Assange initially won his extradition case in the magistrate’s court in January 2021 based on the high likelihood that his mental health would lead to his suicide in harsh prison conditions in the United States.

After the case was lost, the U.S. made diplomatic “assurances” to Britain that it would not put Assange in so-called Special Administrative Measures (SAMS), the most severe condition of isolation in the U.S. prison system. The U.S. also promised that Assange would be given adequate physical and mental health care.

The U.S. then appealed. Based on those assurances alone, the High Court on Dec. 10, 2021 overturned the lower court’s decision to block extradition. But that decision was made after Assange had suffered a stroke during the first day of the two-day High Court hearing. The stroke was not made public until the day after the ruling. 

That markedly changed the conditions upon which the decision was reached as one of the High Court judges made the distinction during the hearing that Assange was suffering only from a mental and not physical disability. The crucial question remains: when did the High Court learn about the stroke? 

If Patel decides to extradite and if Assange decides to appeal again to the High Court, his lawyers could also challenge parts of the lower court’s ruling on issues of press freedom and the political nature of the U.S. charges, which are not allowed in the U.S.-U.K. extradition treaty.

Assange appeared in court Wednesday on a video screen from a room at Belmarsh maximum security prison where has been held since his arrest in April 2019 from the Ecuador embassy, where he had had political asylum for seven years.

Dressed in a gray suit and tie, Assange appeared more confident in his movements and lucid in his thoughts than in previous court appearances, as he clearly stated his name and date of birth.  Assange was married this month to his partner Stella Assange in a ceremony held inside Belmarsh, where he was ordered to remain for at least the next four weeks.

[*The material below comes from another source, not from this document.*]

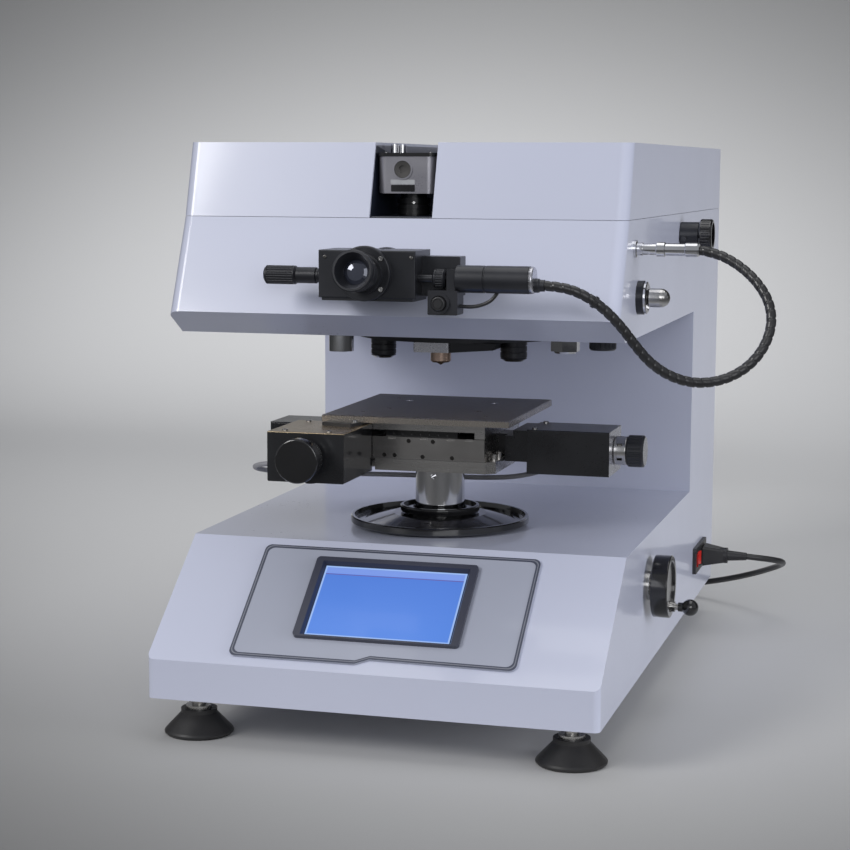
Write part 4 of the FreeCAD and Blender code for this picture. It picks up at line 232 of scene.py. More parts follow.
@dataclass(frozen=True)
class Finish:
    """A surface finish with broad mottling, fine grain and a coat."""

    name: str
    colour: Colour
    shade: Colour
    roughness: float
    metallic: float = 0.0
    coat: float = 0.0
    mottle: float = 14.0
    grain_scale: float = 900.0
    grain: float = 0.05
    stretch: Point = (1.0, 1.0, 1.0)
    spread: float = 0.08
    coat_spread: float = 0.2
    coat_roughness: float = 0.08
    grain_depth: float = 0.0001

    def build(self) -> bpy.types.Material:
        """Return the material."""
        graph = Graph(self.name)
        broad = graph.noise(self.mottle, 4.0)
        grain = graph.noise(self.grain_scale, 2.0, self.stretch)
        coat = broad * self.coat_spread + (self.coat - self.coat_spread / 2) if self.coat else 0.0
        return graph.finish(
            Base_Color=graph.mix(broad.above(0.3, 0.7), self.colour, self.shade),
            Roughness=(grain - 0.5) * self.spread + (broad - 0.5) * self.spread + self.roughness,
            Metallic=self.metallic, Coat_Weight=coat, Coat_Roughness=self.coat_roughness,
            Normal=graph.bump(grain, self.grain, self.grain_depth))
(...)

Stella Assange spoke outside the courthouse after the hearing:

Joe Lauria is editor-in-chief of Consortium News and a former U.N. correspondent for The Wall Street Journal, Boston Globe, and numerous other newspapers, including The Montreal Gazette and The Star of Johannesburg. He was an investigative reporter for the Sunday Times of London, a financial reporter for Bloomberg News and began his professional work as a 19-year old stringer for The New York Times.  He can be reached at joelauria@consortiumnews.com and followed on Twitter @unjoe  

10 comments for “Assange Extradition Order Sent to Priti Patel

  1. Carl Zaisser
    April 21, 2022 at 11:23

    Meanwhile, de facto war criminal Tony Blair’s been knighted by the queen of England, and Boris Johnson had his ass saved from losing his job due to his ‘partygate’ antics with his oh so clever warmongering campaign against Russia. And that very sad personality and de facto war criminal George Bush has been rehabilitated as some kind of painter and a ‘friend’ of the Obamas. Lyrics in Don McClean’s song “Vincent” says it all about Julian’s prospects now in this world: “I could have told you, Vincent/This world was never meant/For one as beautiful as you.”

  2. Jesika
    April 21, 2022 at 09:34

    This is truly terrifying for Julian Assange, and the world ought to be terrified because there is no justice in the US. England has acted dishonorably ever since Julian was delivered to their horrible grips. I pray for Julian Assange, and I hope that at least US people will get out and support him once he is delivered to the American den of thieves and liars.

  3. John R
    April 20, 2022 at 18:58

    Is anyone surprised by this development? It was a long time coming and his captors hoped he’d be dead by now. Still barely alive, Julian will be sent to the US where TPTB will finish him off. Hilary Clinton must be so pleased (recall she called for his assignation).

    Is it any wonder that I rarely if ever hear his name mentioned in the MSM? What does that say about us?

    “Is Journalism a crime?” It is when the journalist exposes the dark side of Empire. Anyone else out there care to challenge the monsters?

  4. Tristan John Stewart Patterson
    April 20, 2022 at 18:12

    What’s the latest news on the case of the “not” US diplomat who killed the young man on his bicycle? Any justice there?

  5. April 20, 2022 at 14:16

    I am sorry to say the authorities know that if Assange gets to the US the case will most likely get thrown out

    The only way Assange will leave Belmarsh is feet first like Epstein

    • Consortiumnews.com
      April 21, 2022 at 01:59

      There seems very little chance of the case being thrown out in the US at this stage. As Nils Melzer said, Assange has no chance of a fair trial in the US.

  6. pedro
    April 20, 2022 at 14:04

    The British lion submits to a nuclear armed homicidal madhouse.

  7. Kurt
    April 20, 2022 at 12:34

    I think Stella Assange is a brave and strong woman, but her pleading to the war criminal and American lap dog Boris Johnson is meaningless. Every avenue thus far has been exhausted and every new one will be as well because justice for all is a danger to those who want it for the few.
    The only way the extradition and release of Julian will be stopped, is not through the pleading of individuals, the Amnesty groups, or his lawyers, but through the rising up of the global working class to overthrow the capitalist system that cannot allow truths like Julian and Wikileaks have revealed to undermine its subjugation of the masses. As long as we all avoid this truth we will continue to see the horrors of capitalisms imperialist and nationalistic nature consume journalists like Julian and any voice of reason

  8. rosemerry
    April 20, 2022 at 10:04

    British Justice- a contradiction in terms.

  9. fred mrozek
    April 20, 2022 at 09:54

    All the judicial authorities who have allowed Assange to be held and who allow this injustice to continue should expect to ultimately receive the same justice they have meted out to Julian.